Pengunjuk rasa menembakkan kembang api ke arah petugas kepolisian saat terjadi bentrok di Makassar, Sulawesi Selatan, Kamis 8 Oktober 2020. Bentrokan terjadi saat polisi berusaha membubarkan massa yang menolak Undang-undang (UU) Omnibus Law Cipta Kerja. ANTARA FOTO/Abriawan Abhe
TEMPO.CO, Jakarta - Amnesty International Indonesia menyebut kepolisian telah melanggar HAM selama mengawal unjuk rasa menolak UU Cipta Kerja Omnibus Law.
Pernyataan itu didapat setelah Amnesty International Indonesia bekerja sama denganCrisis Evidence Lab dan Digital Verification Corps Amnesty International, memverifikasi 51 video yang menggambarkan 43 insiden kekerasan oleh polisi antara 6 Oktober hingga 10 November 2020.

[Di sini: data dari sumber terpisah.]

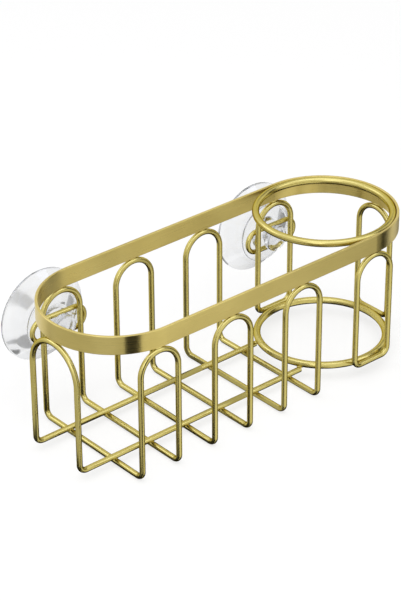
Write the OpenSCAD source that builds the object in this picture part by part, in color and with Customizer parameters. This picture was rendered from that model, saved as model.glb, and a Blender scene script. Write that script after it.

“Hasil pemeriksaan kami atas insiden ini menunjukkan bahwa polisi di berbagai Indonesia telah melakukan pelanggaran HAM yang mengkhawatirkan,” kata Direktur Eksekutif Amnesty International Indonesia, Usman Hamid, melalui keterangan tertulis pada Rabu, 2 Desember 2020.
Usman mengatakan, ketika para pengunjuk rasa berdemo menuntut pembatalan Omnibus Law, sebagian dari mereka direspon dengan kekerasan seperti pemukulan, penyiksaan, dan perlakuan buruk lainnya.
Sebelumnya, pemantauan yang dilakukan oleh Amnesty International Indonesia mendokumentasikan setidaknya 402 korban kekerasan polisi di 15 provinsi selama aksi tersebut.
Amnesty juga mencatat sebanyak 6.658 orang ditangkap di 21 provinsi. Berdasarkan laporan dari tim advokasi gabungan, sebanyak 301 dari mereka ditahan dengan jangka waktu yang berbeda-beda, termasuk 18 jurnalis, yang kini telah dibebaskan.
Data pemantauan Amnesty International Indonesia juga menunjukkan protes daring UU Cipta Kerja juga ditanggapi dengan intimidasi. Sepanjang 7-20 Oktober 2020, tercatat 18 orang di tujuh provinsi dijadikan tersangka karena dituduh melanggar UU Informasi dan Transaksi Elektronik (ITE). Belum ada satu pun dari mereka yang divonis.
“Ada banyak sekali video dan kesaksian tentang kekerasan polisi yang beredar sejak hari pertama aksi. Insiden ini mengingatkan kita pada kekerasan brutal terhadap mahasiswa Indonesia 22 tahun lalu, di akhir masa rezim Soeharto. Pihak berwenang harus belajar dari masa lalu bahwa rakyat tidak pernah takut untuk menyuarakan hak mereka,” kata Usman.